** start PROVIDED DATA **

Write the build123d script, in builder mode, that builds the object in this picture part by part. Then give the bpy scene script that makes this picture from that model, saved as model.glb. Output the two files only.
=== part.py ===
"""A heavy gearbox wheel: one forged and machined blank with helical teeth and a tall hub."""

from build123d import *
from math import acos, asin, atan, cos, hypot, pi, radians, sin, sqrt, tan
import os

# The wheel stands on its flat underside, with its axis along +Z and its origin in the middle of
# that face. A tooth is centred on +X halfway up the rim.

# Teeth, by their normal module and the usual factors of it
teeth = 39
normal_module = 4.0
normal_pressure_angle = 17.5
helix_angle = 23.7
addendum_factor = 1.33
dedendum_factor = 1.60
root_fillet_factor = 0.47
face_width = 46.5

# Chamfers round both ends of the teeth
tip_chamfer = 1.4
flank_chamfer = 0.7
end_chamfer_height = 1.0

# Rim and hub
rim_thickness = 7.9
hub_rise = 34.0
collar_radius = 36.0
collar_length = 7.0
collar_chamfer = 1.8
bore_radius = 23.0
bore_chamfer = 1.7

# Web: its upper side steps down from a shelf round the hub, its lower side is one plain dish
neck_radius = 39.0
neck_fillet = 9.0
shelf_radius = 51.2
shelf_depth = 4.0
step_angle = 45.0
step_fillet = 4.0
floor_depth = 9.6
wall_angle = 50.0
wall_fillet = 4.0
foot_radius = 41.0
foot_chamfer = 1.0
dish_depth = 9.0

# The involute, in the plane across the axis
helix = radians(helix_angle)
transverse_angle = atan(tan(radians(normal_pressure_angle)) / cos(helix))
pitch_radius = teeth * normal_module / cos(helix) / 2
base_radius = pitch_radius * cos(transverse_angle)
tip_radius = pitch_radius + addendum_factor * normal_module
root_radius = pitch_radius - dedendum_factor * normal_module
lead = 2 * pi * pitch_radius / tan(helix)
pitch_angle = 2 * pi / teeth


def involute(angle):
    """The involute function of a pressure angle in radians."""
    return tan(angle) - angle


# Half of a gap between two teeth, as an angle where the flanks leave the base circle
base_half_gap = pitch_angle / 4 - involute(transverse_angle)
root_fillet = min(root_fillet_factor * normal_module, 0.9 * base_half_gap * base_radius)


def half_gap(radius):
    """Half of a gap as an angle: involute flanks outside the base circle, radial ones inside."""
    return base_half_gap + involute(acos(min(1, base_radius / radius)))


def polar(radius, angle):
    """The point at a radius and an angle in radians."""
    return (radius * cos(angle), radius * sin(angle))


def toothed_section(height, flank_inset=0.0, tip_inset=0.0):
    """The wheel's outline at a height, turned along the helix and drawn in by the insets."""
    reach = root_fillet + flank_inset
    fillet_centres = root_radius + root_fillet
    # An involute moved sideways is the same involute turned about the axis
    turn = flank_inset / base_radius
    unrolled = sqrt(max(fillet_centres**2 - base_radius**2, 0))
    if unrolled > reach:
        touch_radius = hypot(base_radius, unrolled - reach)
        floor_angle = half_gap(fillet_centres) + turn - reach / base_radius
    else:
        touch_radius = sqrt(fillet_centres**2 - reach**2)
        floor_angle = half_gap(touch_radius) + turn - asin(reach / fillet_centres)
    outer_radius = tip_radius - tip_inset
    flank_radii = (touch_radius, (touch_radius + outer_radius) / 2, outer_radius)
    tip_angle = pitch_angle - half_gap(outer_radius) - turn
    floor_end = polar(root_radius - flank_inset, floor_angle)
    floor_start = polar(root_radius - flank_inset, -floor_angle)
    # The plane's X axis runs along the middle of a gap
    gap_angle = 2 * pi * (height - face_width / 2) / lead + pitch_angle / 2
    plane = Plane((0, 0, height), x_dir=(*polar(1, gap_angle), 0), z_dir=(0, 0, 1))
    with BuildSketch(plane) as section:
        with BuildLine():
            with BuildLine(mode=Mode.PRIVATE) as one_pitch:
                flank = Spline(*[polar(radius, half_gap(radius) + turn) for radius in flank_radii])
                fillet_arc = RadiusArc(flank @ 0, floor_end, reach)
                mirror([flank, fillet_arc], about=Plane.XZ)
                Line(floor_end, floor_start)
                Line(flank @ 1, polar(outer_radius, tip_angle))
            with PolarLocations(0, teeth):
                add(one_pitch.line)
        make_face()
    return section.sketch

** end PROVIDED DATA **

→ YOUR TASK: Each line of the material above needs to be quoted exactly, please.

→ ANSWER TO THIS TASK:
Write the build123d script, in builder mode, that builds the object in this picture part by part. Then give the bpy scene script that makes this picture from that model, saved as model.glb. Output the two files only.
=== part.py ===
"""A heavy gearbox wheel: one forged and machined blank with helical teeth and a tall hub."""

from build123d import *
from math import acos, asin, atan, cos, hypot, pi, radians, sin, sqrt, tan
import os

# The wheel stands on its flat underside, with its axis along +Z and its origin in the middle of
# that face. A tooth is centred on +X halfway up the rim.

# Teeth, by their normal module and the usual factors of it
teeth = 39
normal_module = 4.0
normal_pressure_angle = 17.5
helix_angle = 23.7
addendum_factor = 1.33
dedendum_factor = 1.60
root_fillet_factor = 0.47
face_width = 46.5

# Chamfers round both ends of the teeth
tip_chamfer = 1.4
flank_chamfer = 0.7
end_chamfer_height = 1.0

# Rim and hub
rim_thickness = 7.9
hub_rise = 34.0
collar_radius = 36.0
collar_length = 7.0
collar_chamfer = 1.8
bore_radius = 23.0
bore_chamfer = 1.7

# Web: its upper side steps down from a shelf round the hub, its lower side is one plain dish
neck_radius = 39.0
neck_fillet = 9.0
shelf_radius = 51.2
shelf_depth = 4.0
step_angle = 45.0
step_fillet = 4.0
floor_depth = 9.6
wall_angle = 50.0
wall_fillet = 4.0
foot_radius = 41.0
foot_chamfer = 1.0
dish_depth = 9.0

# The involute, in the plane across the axis
helix = radians(helix_angle)
transverse_angle = atan(tan(radians(normal_pressure_angle)) / cos(helix))
pitch_radius = teeth * normal_module / cos(helix) / 2
base_radius = pitch_radius * cos(transverse_angle)
tip_radius = pitch_radius + addendum_factor * normal_module
root_radius = pitch_radius - dedendum_factor * normal_module
lead = 2 * pi * pitch_radius / tan(helix)
pitch_angle = 2 * pi / teeth


def involute(angle):
    """The involute function of a pressure angle in radians."""
    return tan(angle) - angle


# Half of a gap between two teeth, as an angle where the flanks leave the base circle
base_half_gap = pitch_angle / 4 - involute(transverse_angle)
root_fillet = min(root_fillet_factor * normal_module, 0.9 * base_half_gap * base_radius)


def half_gap(radius):
    """Half of a gap as an angle: involute flanks outside the base circle, radial ones inside."""
    return base_half_gap + involute(acos(min(1, base_radius / radius)))


def polar(radius, angle):
    """The point at a radius and an angle in radians."""
    return (radius * cos(angle), radius * sin(angle))


def toothed_section(height, flank_inset=0.0, tip_inset=0.0):
    """The wheel's outline at a height, turned along the helix and drawn in by the insets."""
    reach = root_fillet + flank_inset
    fillet_centres = root_radius + root_fillet
    # An involute moved sideways is the same involute turned about the axis
    turn = flank_inset / base_radius
    unrolled = sqrt(max(fillet_centres**2 - base_radius**2, 0))
    if unrolled > reach:
        touch_radius = hypot(base_radius, unrolled - reach)
        floor_angle = half_gap(fillet_centres) + turn - reach / base_radius
    else:
        touch_radius = sqrt(fillet_centres**2 - reach**2)
        floor_angle = half_gap(touch_radius) + turn - asin(reach / fillet_centres)
    outer_radius = tip_radius - tip_inset
    flank_radii = (touch_radius, (touch_radius + outer_radius) / 2, outer_radius)
    tip_angle = pitch_angle - half_gap(outer_radius) - turn
    floor_end = polar(root_radius - flank_inset, floor_angle)
    floor_start = polar(root_radius - flank_inset, -floor_angle)
    # The plane's X axis runs along the middle of a gap
    gap_angle = 2 * pi * (height - face_width / 2) / lead + pitch_angle / 2
    plane = Plane((0, 0, height), x_dir=(*polar(1, gap_angle), 0), z_dir=(0, 0, 1))
    with BuildSketch(plane) as section:
        with BuildLine():
            with BuildLine(mode=Mode.PRIVATE) as one_pitch:
                flank = Spline(*[polar(radius, half_gap(radius) + turn) for radius in flank_radii])
                fillet_arc = RadiusArc(flank @ 0, floor_end, reach)
                mirror([flank, fillet_arc], about=Plane.XZ)
                Line(floor_end, floor_start)
                Line(flank @ 1, polar(outer_radius, tip_angle))
            with PolarLocations(0, teeth):
                add(one_pitch.line)
        make_face()
    return section.sketch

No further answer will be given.